Do you see a pattern in the recent closures of venues, including Jojo’s and Buffalo Bar?

Marcus: ‘We’re being robbed of our cultural heritage right now. The sheer number of venue closures in the last five years is unbelievable: so much has been taken in the name of regeneration. Regeneration for who? Islington has more than enough wine bars – it doesn’t need another one, and definitely not at the expense of something as precious as the Buffalo Bar. It’s cultural sanitisation and a hatred of independence. I find it really upsetting.’

But what can London clubbers and gig-goers do to stop that trend?
Marcus: ‘In the case of the Buffalo Bar, local MP Emily Thornberry has stepped in to try and put some weight behind a petition to prevent the eviction. It might work. She’s not the most popular person right now, but the people of her constituency are lucky to have an MP who would even touch that. And one thing that anyone who likes music can do is just get out and see a band. People are listening to more music than ever before, but they’re not experiencing it. A massive part of music has always been the community, and that’s more needed now than ever.’

How has White Heat changed since 2005?
Marcus: ‘When we started we were a punk night, then an indie night, then an electro night and now we’re sort of a mutant disco/house night. Music is always in a state of flux, and if you run a night you have to be a part of that change – and perhaps there’s an element of nights like White Heat guiding it.’

‘Madame Jojo’s was a weird place, and what we did really chimed with that’


And how has the London club scene changed?
Marcus: ‘Everything has changed! Most of the venues that were around when we started simply don’t exist any more. Club nights will always come and go, but it was sad to see nights like Trash and Durrr disappear – they were the nights that influenced us. There’s also been the massive shift from bands to DJs: people definitely don’t seem to like spending as much of their money on seeing bands.’

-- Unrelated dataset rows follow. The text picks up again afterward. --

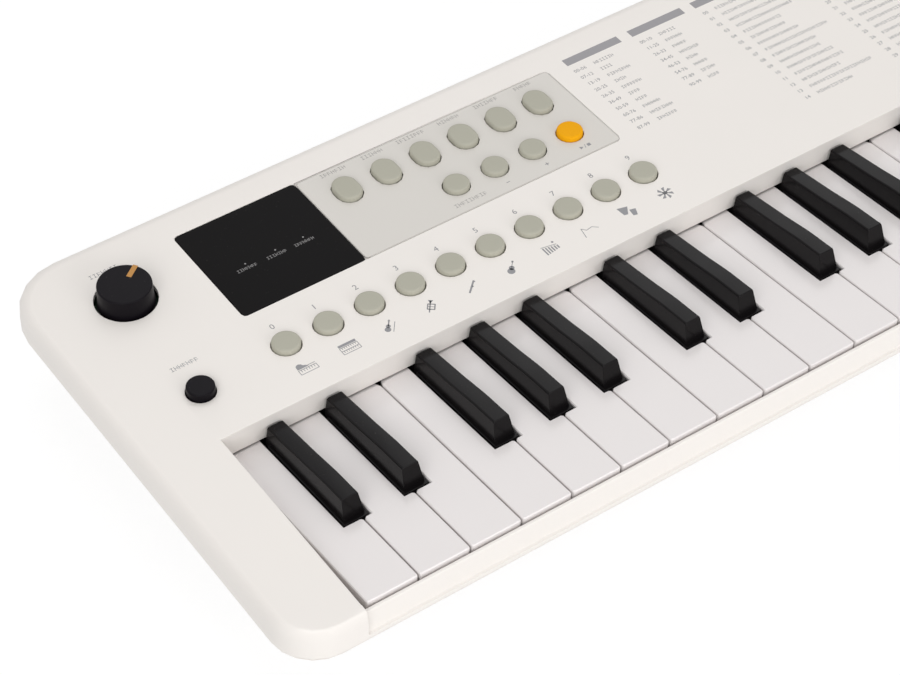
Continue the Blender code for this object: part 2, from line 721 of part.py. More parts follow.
# Contact board and rubber contact strip with one dome under each key
contact_board = box(0.5, 439.5, 42.0, 66.0, DECK_TOP + SEAT_GAP, DECK_TOP + SEAT_GAP + 1.4)
place(contact_board, "contact_board", BOARD_GREEN, 0.4, origin=(MIDDLE_X, STRIP_Y, DECK_TOP))
strip_foot = DECK_TOP + SEAT_GAP + 1.4 + SEAT_GAP
strip = box(2.0, 438.0, STRIP_Y - 5.5, STRIP_Y + 5.5, strip_foot, strip_foot + 0.8)
domes = [((2.9, strip_foot + 0.4), (1.7, -15.25)) for _ in key_centres]
strip = join(strip, *[turned(x, STRIP_Y, profile, 4) for x, profile in zip(key_centres, domes)])
place(strip, "contact_strip", RUBBER_GREY, 0.8, origin=(MIDDLE_X, STRIP_Y, strip_foot))


# Silicone keypads: one web each under the panel, with a cap through every hole


def cap(x, y, radius, count=18):
    edge = radius - 0.75
    profile = ((radius, WEB_TOP - 0.7), (radius, CAP_HEIGHT - CAP_DOME), (edge, CAP_HEIGHT))
    return turned(x, y, profile, count)


def oval_cap(x, y, half_width, half_length):
    steps = ((0.0, WEB_TOP - 0.7), (0.0, CAP_HEIGHT - CAP_DOME), (0.75, CAP_HEIGHT))
    rings = []
    for shrink, z in steps:
        ring = stadium(x, y, half_width - shrink, half_length - shrink, 7)
        rings.append([(px, py, z) for px, py in ring])
    return loft(rings)


numbers = box(NUMBER_X[0] - 7.6, NUMBER_X[-1] + 7.6, NUMBER_Y - 7.2, NUMBER_Y + 7.4, WEB_BOTTOM, WEB_TOP)
numbers = join(numbers, *[cap(x, NUMBER_Y, NUMBER_HOLE - CAP_GAP) for x in NUMBER_X])
place(numbers, "number_keypad", RUBBER_GREY, 0.6, origin=(0.5 * (NUMBER_X[0] + NUMBER_X[-1]), NUMBER_Y, WEB_BOTTOM))

tempo = box(ROUND_X[0] - 7.0, ROUND_X[-1] + 7.0, ROUND_Y - 7.0, ROUND_Y + 7.0, WEB_BOTTOM, WEB_TOP)
tempo = join(tempo, *[cap(x, ROUND_Y, ROUND_HOLE - CAP_GAP) for x in ROUND_X])
place(tempo, "tempo_keypad", RUBBER_GREY, 0.6, origin=(ROUND_X[1], ROUND_Y, WEB_BOTTOM))

ovals = box(OVAL_X[0] - 7.2, OVAL_X[-1] + 7.2, OVAL_Y - 8.5, OVAL_Y + 8.7, WEB_BOTTOM, WEB_TOP)
ovals = join(
    ovals, *[oval_cap(x, OVAL_Y, OVAL_HOLE_HALF_WIDTH - CAP_GAP, OVAL_HOLE_HALF_LENGTH - CAP_GAP) for x in OVAL_X]
)
place(ovals, "function_keypad", RUBBER_GREY, 0.6, origin=(0.5 * (OVAL_X[0] + OVAL_X[-1]), OVAL_Y, WEB_BOTTOM))

play_radius = ROUND_HOLE - CAP_GAP
play_profile = (
    (play_radius + 1.7, WEB_BOTTOM),
    (play_radius + 1.7, WEB_TOP),
    (play_radius, WEB_TOP),
    (play_radius, CAP_HEIGHT - CAP_DOME),
    (play_radius - 0.75, CAP_HEIGHT),
)
play = turned(PLAY_X, ROUND_Y, play_profile, 20)
place(play, "play_stop_button", YELLOW, 0.55, origin=(PLAY_X, ROUND_Y, WEB_BOTTOM))

# Power button with its switch
power_profile = (
    (2.2, WEB_BOTTOM - 1.0),
    (2.2, WEB_BOTTOM + 0.4),
    (6.6, WEB_BOTTOM + 0.4),
    (6.6, WEB_TOP),
    (POWER_CAP, WEB_TOP),
    (POWER_CAP, 1.7),
    (POWER_CAP - 0.3, 2.2),
    (POWER_CAP - 0.9, 2.4),
)
power = turned(POWER_X, POWER_Y, power_profile, 20)
place(power, "power_button", KNOB_BLACK, 0.3, origin=(POWER_X, POWER_Y, WEB_BOTTOM))

board_bottom = BOARD_TOP - BOARD_THICKNESS
switch_top = board_bottom - SEAT_GAP
switch = box(POWER_X - 4.2, POWER_X + 4.2, TAIL_END + 0.6, TAIL_END + 9.0, switch_top - 6.0, switch_top)
switch = join(
    switch,
    box(POWER_X - 1.5, POWER_X + 1.5, POWER_Y - 1.2, POWER_Y + 1.5, switch_top - 0.5, WEB_BOTTOM - 2.5 - SEAT_GAP),
)
place(switch, "power_switch", FRAME_GREY, 0.5, origin=(POWER_X, POWER_Y, switch_top))

# Volume knob with its potentiometer
knob_profile = (
    (4.4, KNOB_FOOT_Z - 2.0),
    (4.4, KNOB_FOOT_Z),
    (KNOB_SKIRT_RADIUS, KNOB_FOOT_Z),
    (KNOB_SKIRT_RADIUS - 0.15, 0.0),
    (KNOB_TOP_RADIUS + 0.1, 3.0),
    (KNOB_TOP_RADIUS, KNOB_TOP_Z - 0.35),
    (KNOB_TOP_RADIUS - 0.35, KNOB_TOP_Z),
)
knob = turned(KNOB_X, KNOB_Y, knob_profile, 36)
turn = math.radians(POINTER_ANGLE)
ahead = Vector((math.sin(turn), math.cos(turn)))
across = Vector((ahead.y, -ahead.x)) * 0.95
hub = Vector((KNOB_X, KNOB_Y))
groove = [hub + ahead * 4.0 - across, hub + ahead * 4.0 + across, hub + ahead * 12.0 + across, hub + ahead * 12.0 - across]
knob = cut(
    knob,
    prism([tuple(point) for point in reversed(groove)], KNOB_TOP_Z - 0.25, KNOB_TOP_Z + 2.0),
    rod(KNOB_X, KNOB_Y, SHAFT_RADIUS + SEAT_GAP, KNOB_FOOT_Z - 5.0, 3.5, 12),
)
place(knob, "volume_knob", KNOB_BLACK, 0.35, origin=(KNOB_X, KNOB_Y, KNOB_FOOT_Z))

pot_top = board_bottom - SEAT_GAP
pot = box(KNOB_X - 8.0, KNOB_X + 8.0, KNOB_Y - 8.0, KNOB_Y + 8.0, pot_top - 6.0, pot_top)
pot_profile = (
    (3.9, pot_top - 0.5),
    (3.9, WEB_BOTTOM - 0.4),
    (SHAFT_RADIUS, WEB_BOTTOM - 0.4),
    (SHAFT_RADIUS, 3.2),
)
pot = join(pot, turned(KNOB_X, KNOB_Y, pot_profile, 12))
place(pot, "volume_pot", METAL, 0.35, 1.0, origin=(KNOB_X, KNOB_Y, pot_top))

# Panel board with the LED block that shows through the display window
board = box(*BOARD, board_bottom, BOARD_TOP)
board = join(
    board,
    box(LED_WINDOW[0] + 1, LED_WINDOW[1] - 1, LED_WINDOW[2] + 1, LED_WINDOW[3] - 1, BOARD_TOP - 0.5, -DISPLAY_DEPTH - 0.5),
)
board = cut(
    board,
    rod(KNOB_X, KNOB_Y, 4.2, -12, 0, 16),
    rod(POWER_X, POWER_Y, 3.0, -12, 0, 12),
    rod(COLUMNS[0][0], COLUMNS[0][1], 3.8, -12, 0, 12),
)
place(board, "panel_board", BOARD_GREEN, 0.4, origin=(100.0, 140.0, BOARD_TOP))

# Display window and grey sheet, laid into the panel's recess
window_outline = round_rect(DISPLAY[0] + 0.2, DISPLAY[1], DISPLAY[2] + 0.2, DISPLAY[3] - 0.2, 1.4, 1.4, 2)
window = prism(window_outline, -DISPLAY_DEPTH + 0.1, -0.1)
place(window, "display_window", WINDOW_BLACK, 0.08, origin=(58.9, 151.3, -DISPLAY_DEPTH))

sheet_outline = round_rect(SHEET[0], SHEET[1] - 0.2, SHEET[2] + 0.2, SHEET[3] - 0.2, 2.0, 2.0, 2)
sheet = prism(sheet_outline, -SHEET_DEPTH + 0.1, -0.05)
sheet = cut(
    sheet,
    *[rod(x, ROUND_Y, ROUND_HOLE, -2, 1, 18) for x in (*ROUND_X, PLAY_X)],
    *[prism(stadium(x, OVAL_Y, OVAL_HOLE_HALF_WIDTH, OVAL_HOLE_HALF_LENGTH, 7), -2, 1) for x in OVAL_X],
)
place(sheet, "panel_overlay", SHEET_GREY, 0.5, origin=(140.0, 151.0, -SHEET_DEPTH))
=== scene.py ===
# %% [markdown]
# # A portable keyboard with 37 mini keys
#
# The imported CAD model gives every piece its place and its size. This notebook gives the pieces
# their surfaces: satin moulded plastic, glossy white keys, black keys with rounded shoulders,
# rubber buttons, a dark display window and the fine grey print on the panel.
#
# A flat material on sharp CAD solids would look like a drawing. The light on a real moulding
# runs along its rounded edges, so each visible solid is copied, its edges are rounded, and it
# gets a material with its own grain.

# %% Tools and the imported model
import json
import math

import bmesh
import bpy
from mathutils import Matrix, Vector


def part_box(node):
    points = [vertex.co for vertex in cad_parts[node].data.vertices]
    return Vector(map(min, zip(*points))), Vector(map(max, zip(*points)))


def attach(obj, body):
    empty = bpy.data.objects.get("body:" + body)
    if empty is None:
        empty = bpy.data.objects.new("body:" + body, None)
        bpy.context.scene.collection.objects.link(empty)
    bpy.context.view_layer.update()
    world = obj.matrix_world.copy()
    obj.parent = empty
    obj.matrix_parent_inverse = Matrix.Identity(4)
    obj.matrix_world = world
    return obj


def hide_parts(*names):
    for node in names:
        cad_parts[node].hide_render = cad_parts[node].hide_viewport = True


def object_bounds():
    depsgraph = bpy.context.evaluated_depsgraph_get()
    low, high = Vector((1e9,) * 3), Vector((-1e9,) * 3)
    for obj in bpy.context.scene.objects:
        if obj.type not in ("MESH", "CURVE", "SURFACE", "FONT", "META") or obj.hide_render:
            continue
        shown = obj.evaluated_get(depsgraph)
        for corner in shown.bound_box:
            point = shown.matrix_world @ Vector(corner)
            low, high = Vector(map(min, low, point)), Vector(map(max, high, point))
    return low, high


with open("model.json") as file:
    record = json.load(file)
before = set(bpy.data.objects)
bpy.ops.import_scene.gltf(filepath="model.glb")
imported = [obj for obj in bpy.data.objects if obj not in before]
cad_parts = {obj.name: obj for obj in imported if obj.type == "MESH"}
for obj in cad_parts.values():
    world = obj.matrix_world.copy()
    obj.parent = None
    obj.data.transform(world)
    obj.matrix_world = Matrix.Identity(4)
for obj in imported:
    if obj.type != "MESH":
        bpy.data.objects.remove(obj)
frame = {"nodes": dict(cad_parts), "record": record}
cad_low, cad_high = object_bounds()
print("CAD size in mm:", [round(1000 * side, 1) for side in cad_high - cad_low])

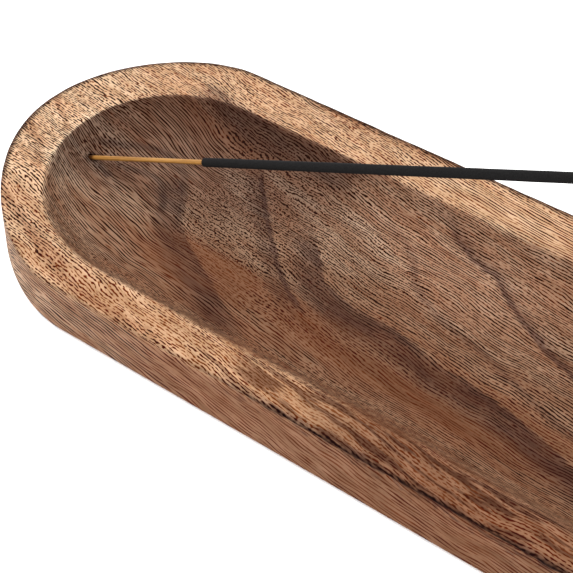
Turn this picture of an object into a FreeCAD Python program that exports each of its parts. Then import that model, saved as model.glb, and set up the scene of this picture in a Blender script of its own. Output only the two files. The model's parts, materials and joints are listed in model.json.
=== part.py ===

How did you first end up running an indie night in a cabaret bar in Soho?
Matty: ‘Soho was a no-brainer back then. Nowadays you’d start a clubnight somewhere east, because that’s where people are used to going out – back then it was Soho. We’d been running White Heat in Mayfair since 2003, but we had to move and Jojo’s seemed the obvious choice. I think the first show was The Long Blondes on April 19 2005.’

What made Madame Jojo’s the right venue?
Marcus: ‘It was such a beautifully sleazy space, and I think that fit perfectly with White Heat’s Tuesday-night hedonistic “fuck the rest of the week” attitude. I also think that venue gave us the freedom to experiment musically: it was a weird place and what we did really chimed with that.’

What was the best live show you put on at the venue?
Marcus: ‘One night a hen party wandered into White Heat whilst Zebra Katz was playing. He demanded a chair for the bride-to-be, sat her down in the middle of the dancefloor and proceeded to give her a lap dance whilst rapping through the rest of his set.’

And the biggest night?
Marcus: ‘Cyril Hahn. The club was completely full and there was a roadblock outside to get in. The venue erupted when he started playing: all you could see was faces and arms tangled together in euphoria.’

Do any punters particularly stick in your memory?
Marcus: ‘There used to be a cyber goth known as “White Heat Dancing Guy”, who would come down every Tuesday and do raunchy stripper dancing above the dancefloor. After about five years of this, he suggested we start paying him. I think he eventually got barred, but I don’t think he’d have been there at all if we were at any other venue.’

Will White Heat continue somewhere else?
Marcus: ‘We’ve been doing this for over ten years. Unless all the bands stop playing in London or one of us goes deaf, I can’t see us stopping any time soon. White Heat has been there for me my whole adult life – it means everything to me to keep it going.’